Stated problem | Return only the lines between the line holding "Write part 2 of" and the line holding "depsgraph = bpy.context.evaluated_depsgraph_get()", the two boundary lines included, exactly as they appear.

Entries shown |
=-=-=
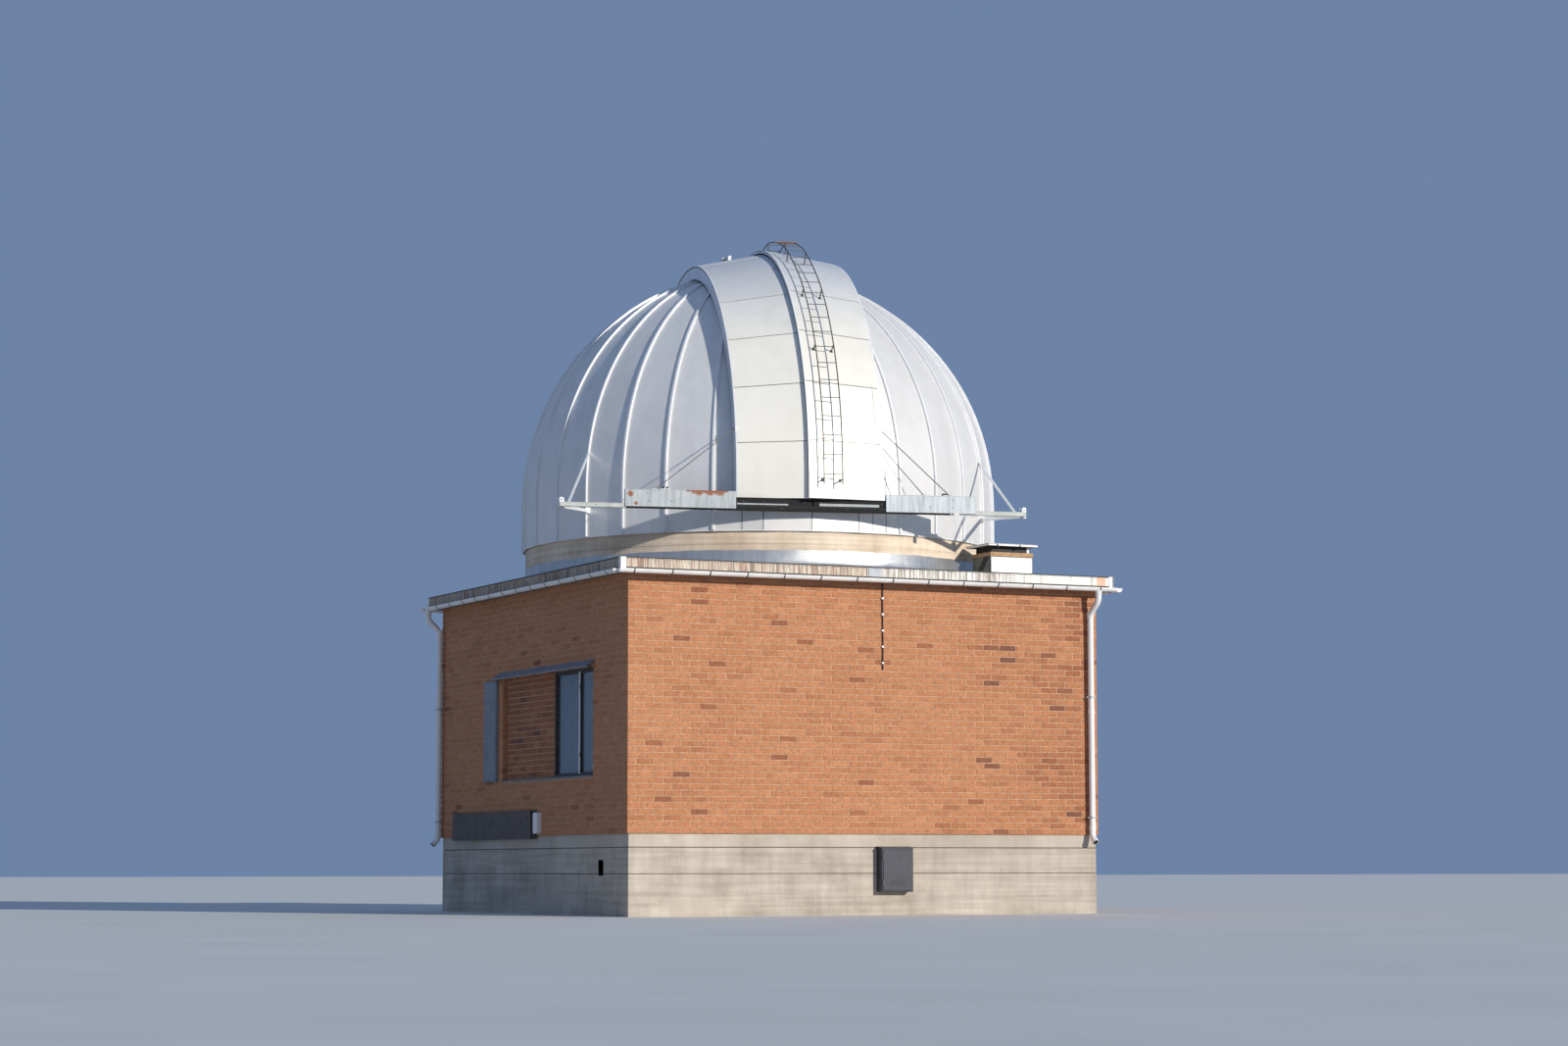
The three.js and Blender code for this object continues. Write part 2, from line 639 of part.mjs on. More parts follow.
// The envelope is the dome's outside with its ribs: what touches the dome ends there
function buildRails(dome, envelope) {
  const brackets = RAIL_BRACKETS.map((x) => {
    const skin = Math.sqrt(DOME_R * DOME_R - x * x);
    const arm = rectangle(skin - PAST, RAIL_IN + PAST, RAIL_DROP + 10, RAIL_DROP + 50);
    return railBar(arm, x - 30, x + 30, SHUTTER_BOTTOM);
  });
  const front = join([rail(RAIL_LEFT, RAIL_RIGHT, SHUTTER_BOTTOM), ...brackets]);
  place(dome, "front_rail", largest(front.subtract(envelope)), GALVANISED);

  // Struts that hold the front rail's free ends to the dome's skin
  const behind = -RAIL_IN + SEAT;
  const plateT = 20;
  const railTop = SHUTTER_BOTTOM - RAIL_DROP;
  const level = railTop - 60;
  [
    ["left", RAIL_LEFT + STOP_T / 2, -1],
    ["right", RAIL_RIGHT - STOP_T / 2, 1],
  ].forEach(([name, x, sign]) => {
    const plate = block([x - 50, behind, railTop - 90], [x + 50, behind + plateT, railTop + 60]);
    const back = behind + plateT;
    const lower = bar([x, back, level], [sign * 3100, -2000, level], STRUT_W);
    const rising = bar([x, back, railTop + 30], [sign * 3038, -2050, 7070], STRUT_W - 5);
    const struts = join([plate, lower, rising]).subtract(envelope);
    place(dome, "rail_struts_" + name, largest(struts), GALVANISED);
  });

  // The rear rail, drawn in the front's upright pose and carried over the top
  const half = REAR_RAIL_HALF;
  const legLevel = CENTRE_Z - RAIL_DROP - RAIL_H / 2;
  const leg = (x, foot, depth) =>
    bar([x, -RAIL_IN - 30, legLevel], [foot, -depth, legLevel], STRUT_W);
  const legs = [-1, 1].flatMap((side) => [
    leg(side * (half - 60), side * (half - 250), 2700),
    leg(side * 900, side * 900, 3500),
  ]);
  const upright = rail(-half, half, CENTRE_Z);
  const rear = toRear(join([upright, ...legs])).subtract(envelope);
  place(dome, "rear_rail", largest(rear), GALVANISED);
}

// The outside of a shutter's skin as a function of x, moved out or in by an offset
const skinOf =
  ({ edge, low, high }, offset = 0) =>
  (x) =>
    low + ((high - low) * (x - edge)) / (MEETING - edge) + offset;

const SHUTTER_TO = 90 + REAR_DEG;

// A flat upright wall along one edge of a shutter, from the given radius out to its skin
function sideWall(side, x, toward, inner) {
  const x2 = x + toward * SHUTTER_WALL;
  const [x0, x1] = [Math.min(x, x2), Math.max(x, x2)];
  return patch(x0, x1, inner, skinOf(side), SHUTTER_FROM, SHUTTER_TO, 1);
}

// A shutter's skin with its foot plate and rear plate. The right one has an inner wall too,
// over the left one's edge, which lies under it.
function shutterSkin({ side, inside, laps }) {
  const outward = Math.sign(side.edge);
  const rim = side.edge - outward * (SHUTTER_WALL + SEAT);
  const [x0, x1] = [Math.min(rim, inside), Math.max(rim, inside)];
  const under = skinOf(side, -SKIN_T / 4);
  const plug = patch(x0, x1, SIDE_FOOT_R, under, SHUTTER_FROM, 0, 4);
  const level = SHUTTER_BOTTOM + SEAT;
  const parts = [
    patch(x0, x1, skinOf(side, -SKIN_T), skinOf(side), SHUTTER_FROM, SHUTTER_TO, 1),
    plug.intersect(block([x0, -side.high, level], [x1, 0, level + SHUTTER_WALL])),
    patch(x0, x1, SIDE_FOOT_R, under, SHUTTER_TO - REAR_PLATE, SHUTTER_TO, 4),
  ];
  const foot = skinOf(LEFT_SHUTTER, LAP_GAP);
  if (laps) parts.push(sideWall(side, inside, outward, foot));
  const whole = join(parts).intersect(overFoot());
  if (!laps) return whole;
  const lapEnd = inside + LAP + LAP_GAP;
  const cut = patch(inside - PAST, lapEnd, SIDE_FOOT_R - PAST, foot, SHUTTER_FROM - 1, SHUTTER_TO + 1, 1);
  return whole.subtract(cut);
}

// All the space over the foot of the shutters
function overFoot() {
  const far = RIGHT_SHUTTER.high + PAST;
  return block([-far, -far, SHUTTER_BOTTOM + SEAT], [far, far, CENTRE_Z + far]);
}

function buildShutters(dome) {
  const faceOut = RAIL_OUT + PAST;
  const runsOn = RAIL_DROP - RUNNING_GAP;
  const boxIn = RAIL_IN - 20;
  const boxOut = RAIL_OUT + BOX_PROUD;
  const beam = rectangle(RAIL_IN - 5, RAIL_OUT - 15, SEAT, runsOn);
  // The deep box stands on the rail's line, with a lip that hangs in front of the rail
  const cover = [
    [boxIn, -BOX_RISE],
    [boxOut, -BOX_RISE],
    [boxOut, RAIL_DROP + RAIL_H - 10],
    [faceOut, RAIL_DROP + RAIL_H - 10],
    [faceOut, runsOn],
    [boxIn, runsOn],
  ];
  const left = shutterSkin({ side: LEFT_SHUTTER, inside: MEETING + LAP, laps: false });
  const far = RIGHT_SHUTTER.high + PAST;
  const wedge = (from, to) =>
    patch(LEFT_SHUTTER.edge, MEETING + LAP + PAST, SIDE_FOOT_R - PAST, far, from, to, 4);
  const lower = left.intersect(wedge(SHUTTER_FROM - 1, SEAM_DEG));
  const upper = left.intersect(wedge(SEAM_DEG + SEAM_GAP, SHUTTER_TO + 1));
  place(dome, "shutter_left_lower", lower, DOME_METAL);
  place(dome, "shutter_left_upper", upper, DOME_METAL);
  const right = shutterSkin({ side: RIGHT_SHUTTER, inside: MEETING, laps: true });
  place(dome, "shutter_right", right, DOME_METAL);

  const sides = [
    {
      name: "left",
      side: LEFT_SHUTTER,
      meet: MEETING + LAP,
      box: BOX_LEFT,
      braces: [{ from: -2425, rise: 7245 }],
    },
    {
      name: "right",
      side: RIGHT_SHUTTER,
      meet: MEETING + LAP + LAP_GAP,
      box: BOX_RIGHT,
      braces: [
        { from: 1705, rise: 7050 },
        { from: 2115, rise: 7290 },
      ],
    },
  ];
  for (const { name, side, meet, box, braces } of sides) {
    const outward = Math.sign(side.edge);
    const outer = sideWall(side, side.edge, -outward, SIDE_FOOT_R);
    const wall = outer.intersect(overFoot());
    place(dome, "shutter_" + name + "_side", wall, DOME_METAL);
    const braceX = side.edge + outward * 20;
    const bars = braces.map(({ from, rise }) =>
      bar([from, -boxIn - 60, SHUTTER_BOTTOM + 70], [braceX, -BRACE_IN, rise], BRACE_W),
    );
    const parts = join([
      railBar(beam, meet, box, SHUTTER_BOTTOM),
      railBar(cover, side.edge + outward * 40, box, SHUTTER_BOTTOM),
      ...bars,
    ]);
    place(dome, "carriage_" + name, parts, GALVANISED);
    const rearBeam = railBar(beam, meet, side.edge, CENTRE_Z);
    place(dome, "rear_carriage_" + name, toRear(rearBeam), GALVANISED);
  }
}

// The ladder that follows the right shutter up to the top of the dome. It stands a little
// higher over the crown, then comes down to the skin.
const smoothstep = THREE.MathUtils.smoothstep;
const ladderRadius = (angle) => {
  const crown = smoothstep(angle, 58, 68) - smoothstep(angle, 84, 90);
  const down = smoothstep(angle, 88, LADDER_TO);
  return LADDER_R + CROWN_RISE * crown - LADDER_SINK * down;
};

class LadderArc extends THREE.Curve {
  constructor(x) {
    super();
    this.x = x;
  }
  getPoint(t, target = new THREE.Vector3()) {
    const angle = LADDER_FROM + (LADDER_TO - LADDER_FROM) * t;
    return target.set(this.x, ...overDome(angle, ladderRadius(angle)));
  }
}

// The y and z of a point at an angle over the dome and a distance from its centre
const overDome = (angle, r) => [-r * Math.cos(deg(angle)), CENTRE_Z + r * Math.sin(deg(angle))];

function buildLadder(dome) {
  const stringers = [LADDER_NEAR, LADDER_FAR].map((x) =>
    solid(
      new THREE.ExtrudeGeometry(roundSection(STRINGER_R, 6), {
        steps: 26,
        extrudePath: new LadderArc(x),
        bevelEnabled: false,
      }),
    ),
  );
  const pitch = THREE.MathUtils.radToDeg(RUNG_PITCH / LADDER_R);
  const rungs = [];
  for (let angle = LADDER_FROM + pitch / 2; angle < LADDER_TO; angle += pitch) {
    const level = overDome(angle, ladderRadius(angle));
    rungs.push(bar([LADDER_NEAR, ...level], [LADDER_FAR, ...level], RUNG_W));
  }
  const feet = LADDER_FEET.flatMap((angle) =>
    [LADDER_NEAR, LADDER_FAR].map((x) => {
      const skin = skinOf(RIGHT_SHUTTER, -PAST)(x);
      const top = overDome(angle, ladderRadius(angle));
      return bar([x, ...overDome(angle, skin)], [x, ...top], FOOT_W);
    }),
  );
  const [under, over] = [skinOf(RIGHT_SHUTTER, -3 * SKIN_T), skinOf(RIGHT_SHUTTER, SEAT)];
  const seat = patch(MEETING, RIGHT_SHUTTER.edge, under, over, SHUTTER_FROM, SHUTTER_TO, 1);
  place(dome, "ladder", join([...stringers, ...rungs, ...feet]).subtract(seat), GALVANISED);
}

const observatory = new THREE.Group();
const site = new THREE.Group();
site.position.set(AXIS_X, AXIS_Y, 0);
observatory.add(site);
buildBlock(site);
buildWindow(site);
buildRoof(site);
buildFittings(site);
buildDrum(site);

const dome = new THREE.Group();
dome.rotation.z = deg(DOME_TURN);
site.add(dome);
const bottom = SKIRT_BOTTOM - PAST;
const round = ring([...meridian(DOME_R + SEAT, bottom), [0, bottom]]);
const envelope = round.add(ribs(SEAT));
buildShell(dome);
buildRails(dome, envelope);
buildShutters(dome);
buildLadder(dome);

export default observatory;
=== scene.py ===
import json
import random
from itertools import product
from math import asin, atan2, copysign, cos, degrees, pi, radians, sin, sqrt

import bmesh
import bpy
from mathutils import Matrix, Vector, noise


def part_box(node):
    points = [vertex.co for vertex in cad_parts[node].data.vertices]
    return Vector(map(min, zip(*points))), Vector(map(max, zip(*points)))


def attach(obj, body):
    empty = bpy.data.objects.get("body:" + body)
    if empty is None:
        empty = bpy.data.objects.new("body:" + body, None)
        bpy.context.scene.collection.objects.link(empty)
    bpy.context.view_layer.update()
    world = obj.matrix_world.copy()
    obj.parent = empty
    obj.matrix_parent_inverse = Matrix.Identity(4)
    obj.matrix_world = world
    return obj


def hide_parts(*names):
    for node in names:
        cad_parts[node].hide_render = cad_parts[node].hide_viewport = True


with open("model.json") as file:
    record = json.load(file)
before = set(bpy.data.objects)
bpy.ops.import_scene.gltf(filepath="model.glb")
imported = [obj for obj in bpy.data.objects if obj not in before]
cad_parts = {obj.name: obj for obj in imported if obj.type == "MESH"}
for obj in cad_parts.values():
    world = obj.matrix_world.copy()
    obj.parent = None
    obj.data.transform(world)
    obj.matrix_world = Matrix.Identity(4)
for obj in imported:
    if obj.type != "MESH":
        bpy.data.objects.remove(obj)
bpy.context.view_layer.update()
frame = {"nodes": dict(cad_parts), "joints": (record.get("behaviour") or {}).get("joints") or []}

# The building's own measures, read off the frame. Metres, ground at z = 0.
low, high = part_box("dome_track")
AXIS = (low + high) / 2
AXIS.z = 0
low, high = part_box("wall_front")
HALF = (high.x - low.x) / 2
BASE_TOP, WALL_TOP = low.z, high.z
WALL_T = high.y - low.y
low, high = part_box("floor_deck")
DECK_LOW = low.z
BASE_HALF = (high.x - low.x) / 2
low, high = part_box("base_left")
BASE_T = high.x - low.x
ROOF_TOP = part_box("roof_slab")[1].z
low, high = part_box("roof_fascia")
EDGE = (high.x - low.x) / 2
FASCIA_TOP = high.z
low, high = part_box("gutter_front")
GUTTER_Z, GUTTER_R = high.z, high.z - low.z
low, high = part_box("drum_front_left")
DRUM_TOP, DRUM_R = high.z, AXIS.x - low.x
DRUM_T = 0.2
slide = next(j for j in frame["joints"] if j["name"] == "right_shutter_slide")["axis"]
TURN = atan2(slide[1], slide[0])
SIDES = ("front", "right", "back", "left")

# Bricks, 27.5 to a side
COURSE = 0.09
JOINT = 0.015
BRICK_H = COURSE - JOINT
PITCH = (2 * HALF + JOINT) / 27.5
BRICK_L = PITCH - JOINT
HALF_BRICK = PITCH / 2 - JOINT
COURSES = round((WALL_TOP - BASE_TOP) / COURSE)
MORTAR_BACK = 0.006
BRICK_DEEP = 0.06
SLIVER = 0.02
OUT_OF_TRUE = 0.0015

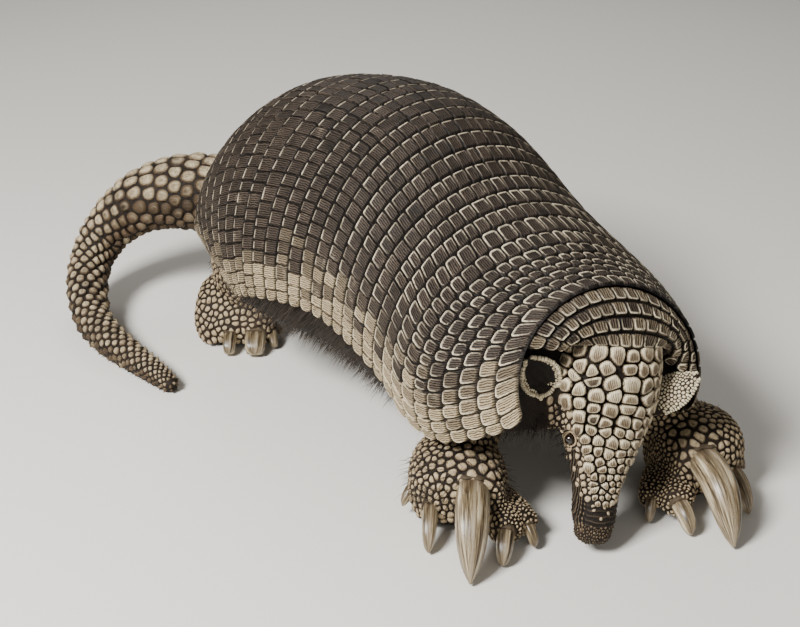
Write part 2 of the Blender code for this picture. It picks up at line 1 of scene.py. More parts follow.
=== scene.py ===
"""The looks of a life-size giant armadillo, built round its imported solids.

Every size is in metres unless its name says millimetres. The curves of the body are the same as in the
part's source: the animal faces -Y, its left side is at +X, and the straight body is bent sideways.
"""

import json
import math

import bmesh
import bpy
import numpy as np
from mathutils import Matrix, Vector
from mathutils.bvhtree import BVHTree
from mathutils.kdtree import KDTree

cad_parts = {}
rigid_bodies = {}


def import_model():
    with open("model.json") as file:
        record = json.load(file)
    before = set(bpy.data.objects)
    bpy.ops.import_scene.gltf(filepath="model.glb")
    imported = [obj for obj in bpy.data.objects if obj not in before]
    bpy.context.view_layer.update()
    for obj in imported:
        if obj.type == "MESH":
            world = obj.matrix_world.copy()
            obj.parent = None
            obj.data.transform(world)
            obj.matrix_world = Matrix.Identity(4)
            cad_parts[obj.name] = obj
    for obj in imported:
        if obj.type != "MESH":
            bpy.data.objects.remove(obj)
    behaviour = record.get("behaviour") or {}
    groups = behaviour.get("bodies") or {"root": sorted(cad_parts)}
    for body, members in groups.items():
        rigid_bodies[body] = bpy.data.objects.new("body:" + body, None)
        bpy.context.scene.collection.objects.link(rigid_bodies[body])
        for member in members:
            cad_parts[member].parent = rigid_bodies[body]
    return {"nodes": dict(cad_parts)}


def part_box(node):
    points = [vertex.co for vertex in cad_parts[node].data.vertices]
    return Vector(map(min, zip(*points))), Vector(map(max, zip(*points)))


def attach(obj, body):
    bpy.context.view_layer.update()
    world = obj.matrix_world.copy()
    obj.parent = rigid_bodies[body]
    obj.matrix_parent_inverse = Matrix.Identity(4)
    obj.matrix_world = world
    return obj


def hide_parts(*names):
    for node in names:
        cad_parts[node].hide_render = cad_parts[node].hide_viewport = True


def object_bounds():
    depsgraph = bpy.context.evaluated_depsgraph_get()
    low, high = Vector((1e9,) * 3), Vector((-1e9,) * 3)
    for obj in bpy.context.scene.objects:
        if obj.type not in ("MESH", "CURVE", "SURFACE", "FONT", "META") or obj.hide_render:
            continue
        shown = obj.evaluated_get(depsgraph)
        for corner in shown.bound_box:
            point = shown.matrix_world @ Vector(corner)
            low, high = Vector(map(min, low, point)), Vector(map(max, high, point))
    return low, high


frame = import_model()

CAD_BOX = [list(corner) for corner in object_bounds()]
MM = 0.001
BOTH_SIDES = ((1, "left"), (-1, "right"))

# ---------------------------------------------------------------- the body's own sizes
BODY_BEND = 0.53  # sideways curvature of the spine, radians per metre
SHOULDER_END, PELVIS_START = 0.232, 0.652
BACK_BANDS, NECK_BANDS = 12, 4
TRUNK_S = (0.00, 0.12, 0.30, 0.50, 0.70, 0.86, 0.95, 1.00)
TRUNK_Y = (-0.313, -0.225, -0.102, 0.021, 0.140, 0.234, 0.300, 0.356)
TRUNK_Z = (0.181, 0.146, 0.151, 0.172, 0.171, 0.162, 0.149, 0.141)
HALF_WIDTH = (0.107, 0.159, 0.164, 0.171, 0.190, 0.180, 0.157, 0.130)
BACK_HEIGHT = (0.096, 0.129, 0.157, 0.194, 0.200, 0.173, 0.126, 0.068)
LEAN_DEG = (18.0, 6.0, 0.0, -2.0, 6.5, 25.0, 43.5, 59.0)
ROLL_DEG = (8.0, 6.0, 2.0, 0.0, 0.0, 0.0, 0.0, 0.0)
COVER_DEG = (117.0, 118.0, 99.5, 95.5, 98.5, 106.0, 108.5, 103.5)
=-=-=
Solution to this exercise |
Write part 2 of the Blender code for this picture. It picks up at line 1 of scene.py. More parts follow.
=== scene.py ===
"""The looks of a life-size giant armadillo, built round its imported solids.

Every size is in metres unless its name says millimetres. The curves of the body are the same as in the
part's source: the animal faces -Y, its left side is at +X, and the straight body is bent sideways.
"""

import json
import math

import bmesh
import bpy
import numpy as np
from mathutils import Matrix, Vector
from mathutils.bvhtree import BVHTree
from mathutils.kdtree import KDTree

cad_parts = {}
rigid_bodies = {}


def import_model():
    with open("model.json") as file:
        record = json.load(file)
    before = set(bpy.data.objects)
    bpy.ops.import_scene.gltf(filepath="model.glb")
    imported = [obj for obj in bpy.data.objects if obj not in before]
    bpy.context.view_layer.update()
    for obj in imported:
        if obj.type == "MESH":
            world = obj.matrix_world.copy()
            obj.parent = None
            obj.data.transform(world)
            obj.matrix_world = Matrix.Identity(4)
            cad_parts[obj.name] = obj
    for obj in imported:
        if obj.type != "MESH":
            bpy.data.objects.remove(obj)
    behaviour = record.get("behaviour") or {}
    groups = behaviour.get("bodies") or {"root": sorted(cad_parts)}
    for body, members in groups.items():
        rigid_bodies[body] = bpy.data.objects.new("body:" + body, None)
        bpy.context.scene.collection.objects.link(rigid_bodies[body])
        for member in members:
            cad_parts[member].parent = rigid_bodies[body]
    return {"nodes": dict(cad_parts)}


def part_box(node):
    points = [vertex.co for vertex in cad_parts[node].data.vertices]
    return Vector(map(min, zip(*points))), Vector(map(max, zip(*points)))


def attach(obj, body):
    bpy.context.view_layer.update()
    world = obj.matrix_world.copy()
    obj.parent = rigid_bodies[body]
    obj.matrix_parent_inverse = Matrix.Identity(4)
    obj.matrix_world = world
    return obj


def hide_parts(*names):
    for node in names:
        cad_parts[node].hide_render = cad_parts[node].hide_viewport = True


def object_bounds():
    depsgraph = bpy.context.evaluated_depsgraph_get()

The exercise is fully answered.